Set exercise: Each line of the material below should be reproduced exactly.

--- begin Material ---

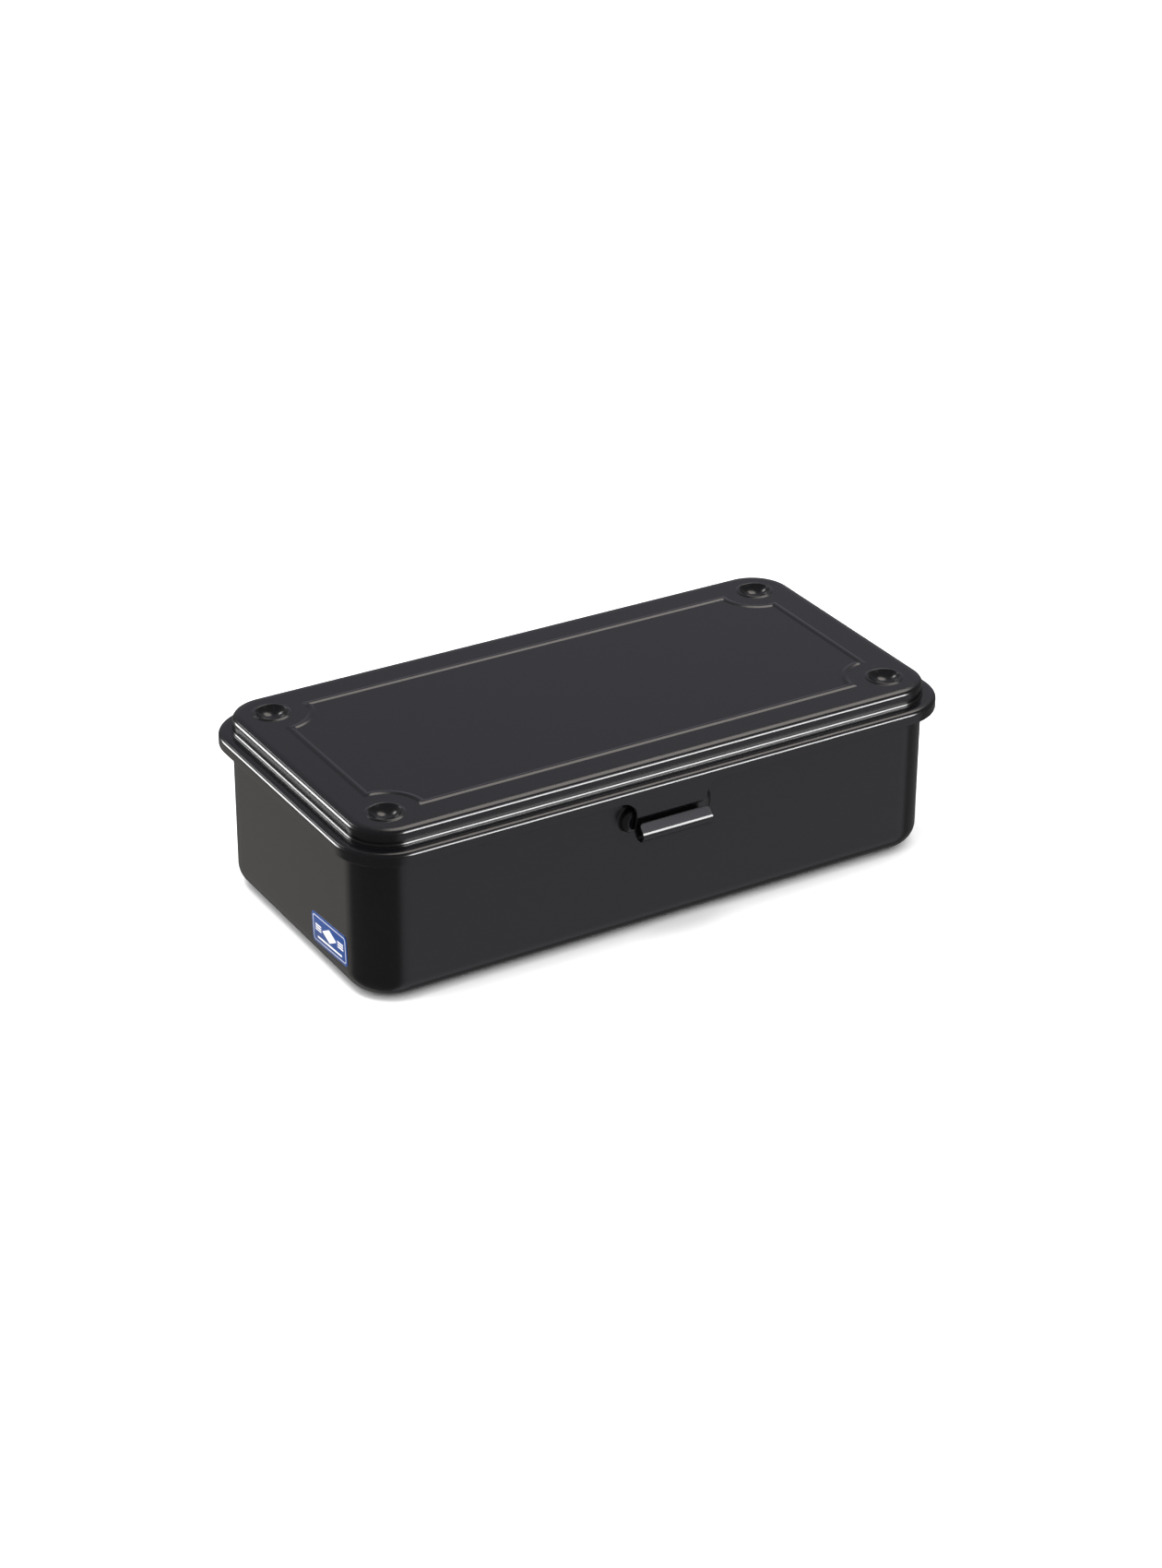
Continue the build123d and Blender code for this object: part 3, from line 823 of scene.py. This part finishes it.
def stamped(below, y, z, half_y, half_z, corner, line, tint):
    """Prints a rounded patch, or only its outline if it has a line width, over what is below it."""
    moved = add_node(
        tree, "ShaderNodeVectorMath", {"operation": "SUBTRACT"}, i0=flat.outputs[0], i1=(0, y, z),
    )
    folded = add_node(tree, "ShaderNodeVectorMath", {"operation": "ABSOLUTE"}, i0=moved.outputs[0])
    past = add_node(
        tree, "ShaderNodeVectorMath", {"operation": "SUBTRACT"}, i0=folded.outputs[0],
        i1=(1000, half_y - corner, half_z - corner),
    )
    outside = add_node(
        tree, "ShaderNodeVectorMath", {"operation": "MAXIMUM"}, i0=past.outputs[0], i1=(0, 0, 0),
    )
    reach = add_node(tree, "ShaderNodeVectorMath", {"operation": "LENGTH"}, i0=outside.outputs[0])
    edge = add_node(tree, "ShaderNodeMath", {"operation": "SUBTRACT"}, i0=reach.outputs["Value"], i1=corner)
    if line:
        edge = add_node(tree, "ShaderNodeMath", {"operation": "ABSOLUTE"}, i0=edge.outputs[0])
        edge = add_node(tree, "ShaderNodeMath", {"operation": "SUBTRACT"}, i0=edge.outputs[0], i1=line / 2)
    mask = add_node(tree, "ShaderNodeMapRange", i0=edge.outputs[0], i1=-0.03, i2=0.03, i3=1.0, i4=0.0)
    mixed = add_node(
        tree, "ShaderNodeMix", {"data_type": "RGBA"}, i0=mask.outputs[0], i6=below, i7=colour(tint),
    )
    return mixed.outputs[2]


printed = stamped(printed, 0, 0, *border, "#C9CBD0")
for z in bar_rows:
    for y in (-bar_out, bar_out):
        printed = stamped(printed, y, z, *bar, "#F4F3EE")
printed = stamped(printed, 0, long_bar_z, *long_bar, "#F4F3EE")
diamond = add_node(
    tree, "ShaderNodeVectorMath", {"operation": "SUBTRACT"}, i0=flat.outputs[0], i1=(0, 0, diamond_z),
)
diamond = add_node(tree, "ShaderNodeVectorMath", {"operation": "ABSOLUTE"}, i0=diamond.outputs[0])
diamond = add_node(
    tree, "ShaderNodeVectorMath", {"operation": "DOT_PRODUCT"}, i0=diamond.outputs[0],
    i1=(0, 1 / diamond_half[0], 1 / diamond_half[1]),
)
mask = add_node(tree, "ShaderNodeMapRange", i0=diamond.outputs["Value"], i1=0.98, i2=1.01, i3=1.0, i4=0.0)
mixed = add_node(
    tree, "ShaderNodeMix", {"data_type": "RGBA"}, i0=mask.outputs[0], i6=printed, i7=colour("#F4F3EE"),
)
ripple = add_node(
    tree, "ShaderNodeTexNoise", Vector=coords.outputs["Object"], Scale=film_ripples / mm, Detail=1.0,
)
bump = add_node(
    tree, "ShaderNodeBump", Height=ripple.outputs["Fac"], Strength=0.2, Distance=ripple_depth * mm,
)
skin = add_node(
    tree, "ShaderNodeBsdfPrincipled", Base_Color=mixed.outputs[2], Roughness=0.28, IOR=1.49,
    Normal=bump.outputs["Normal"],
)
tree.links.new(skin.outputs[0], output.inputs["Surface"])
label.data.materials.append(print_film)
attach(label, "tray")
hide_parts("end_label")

--- end Material ---

Solved exercise:
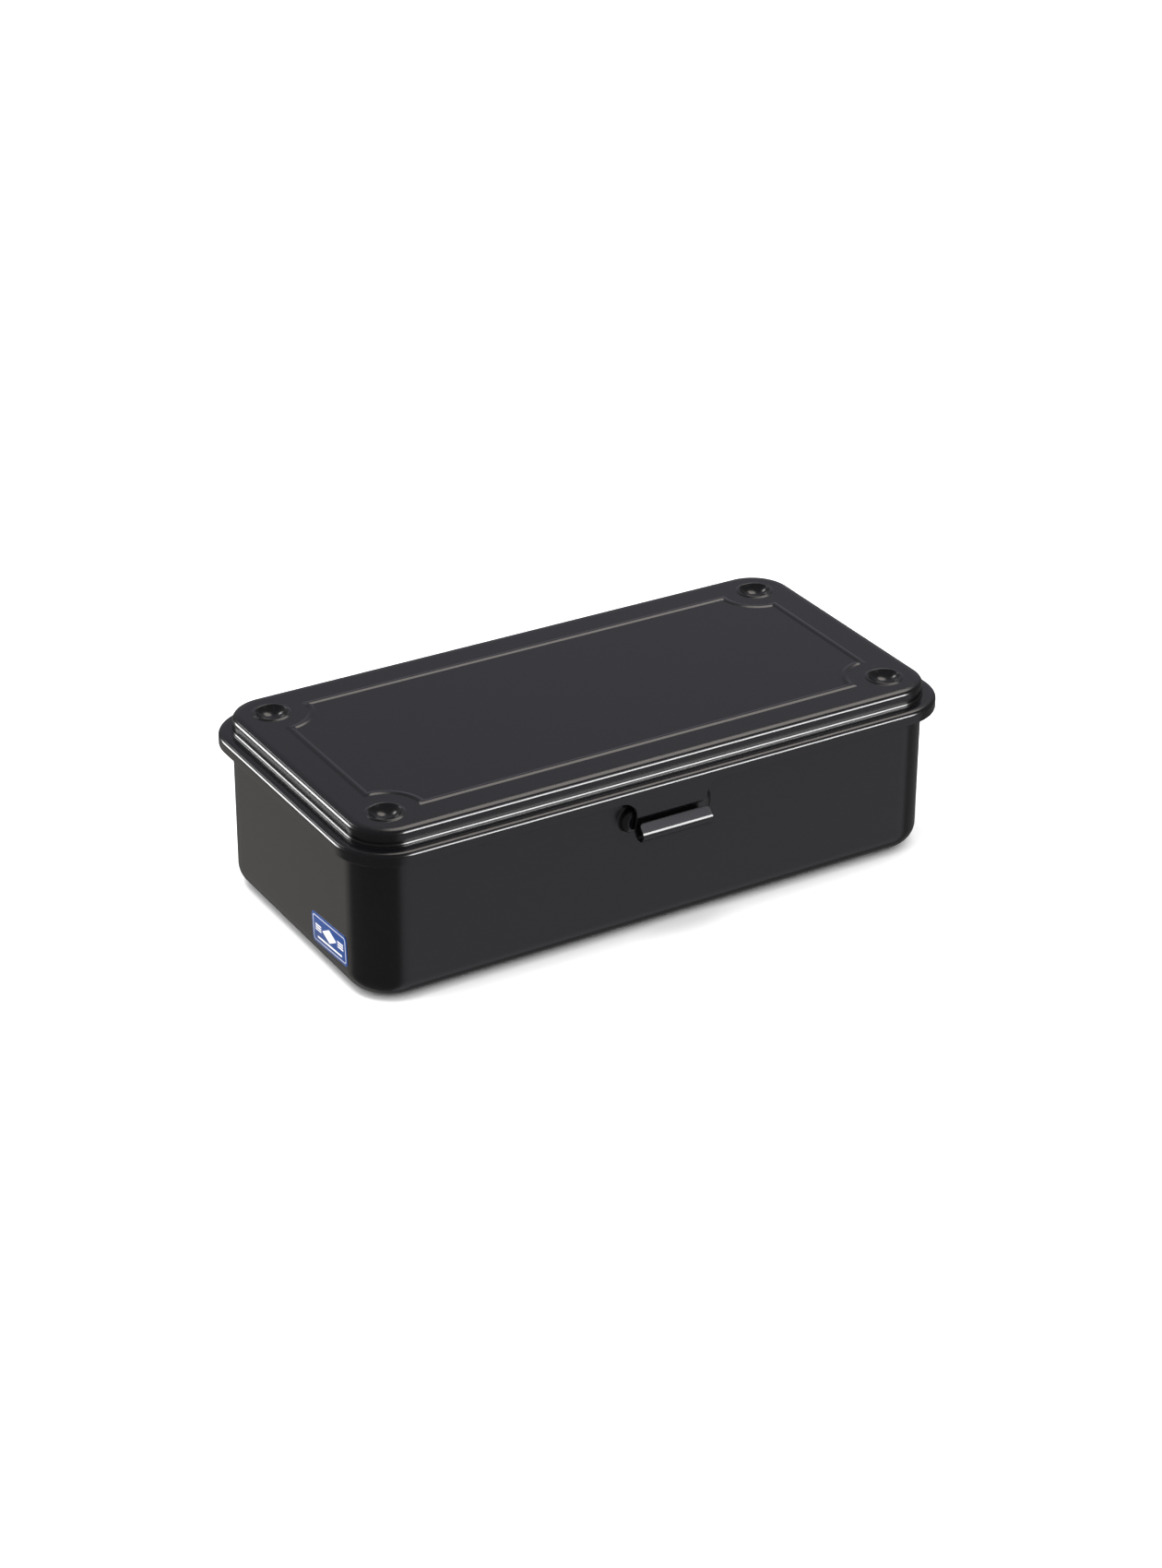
Continue the build123d and Blender code for this object: part 3, from line 823 of scene.py. This part finishes it.
def stamped(below, y, z, half_y, half_z, corner, line, tint):
    """Prints a rounded patch, or only its outline if it has a line width, over what is below it."""
    moved = add_node(
        tree, "ShaderNodeVectorMath", {"operation": "SUBTRACT"}, i0=flat.outputs[0], i1=(0, y, z),
    )
    folded = add_node(tree, "ShaderNodeVectorMath", {"operation": "ABSOLUTE"}, i0=moved.outputs[0])
    past = add_node(
        tree, "ShaderNodeVectorMath", {"operation": "SUBTRACT"}, i0=folded.outputs[0],
        i1=(1000, half_y - corner, half_z - corner),
    )
    outside = add_node(
        tree, "ShaderNodeVectorMath", {"operation": "MAXIMUM"}, i0=past.outputs[0], i1=(0, 0, 0),
    )
    reach = add_node(tree, "ShaderNodeVectorMath", {"operation": "LENGTH"}, i0=outside.outputs[0])
    edge = add_node(tree, "ShaderNodeMath", {"operation": "SUBTRACT"}, i0=reach.outputs["Value"], i1=corner)
    if line:
        edge = add_node(tree, "ShaderNodeMath", {"operation": "ABSOLUTE"}, i0=edge.outputs[0])
        edge = add_node(tree, "ShaderNodeMath", {"operation": "SUBTRACT"}, i0=edge.outputs[0], i1=line / 2)
    mask = add_node(tree, "ShaderNodeMapRange", i0=edge.outputs[0], i1=-0.03, i2=0.03, i3=1.0, i4=0.0)
    mixed = add_node(
        tree, "ShaderNodeMix", {"data_type": "RGBA"}, i0=mask.outputs[0], i6=below, i7=colour(tint),
    )
    return mixed.outputs[2]


printed = stamped(printed, 0, 0, *border, "#C9CBD0")
for z in bar_rows:
    for y in (-bar_out, bar_out):
        printed = stamped(printed, y, z, *bar, "#F4F3EE")
printed = stamped(printed, 0, long_bar_z, *long_bar, "#F4F3EE")
diamond = add_node(
    tree, "ShaderNodeVectorMath", {"operation": "SUBTRACT"}, i0=flat.outputs[0], i1=(0, 0, diamond_z),
)
diamond = add_node(tree, "ShaderNodeVectorMath", {"operation": "ABSOLUTE"}, i0=diamond.outputs[0])
diamond = add_node(
    tree, "ShaderNodeVectorMath", {"operation": "DOT_PRODUCT"}, i0=diamond.outputs[0],
    i1=(0, 1 / diamond_half[0], 1 / diamond_half[1]),
)
mask = add_node(tree, "ShaderNodeMapRange", i0=diamond.outputs["Value"], i1=0.98, i2=1.01, i3=1.0, i4=0.0)
mixed = add_node(
    tree, "ShaderNodeMix", {"data_type": "RGBA"}, i0=mask.outputs[0], i6=printed, i7=colour("#F4F3EE"),
)
ripple = add_node(
    tree, "ShaderNodeTexNoise", Vector=coords.outputs["Object"], Scale=film_ripples / mm, Detail=1.0,
)
bump = add_node(
    tree, "ShaderNodeBump", Height=ripple.outputs["Fac"], Strength=0.2, Distance=ripple_depth * mm,
)
skin = add_node(
    tree, "ShaderNodeBsdfPrincipled", Base_Color=mixed.outputs[2], Roughness=0.28, IOR=1.49,
    Normal=bump.outputs["Normal"],
)
tree.links.new(skin.outputs[0], output.inputs["Surface"])
label.data.materials.append(print_film)
attach(label, "tray")
hide_parts("end_label")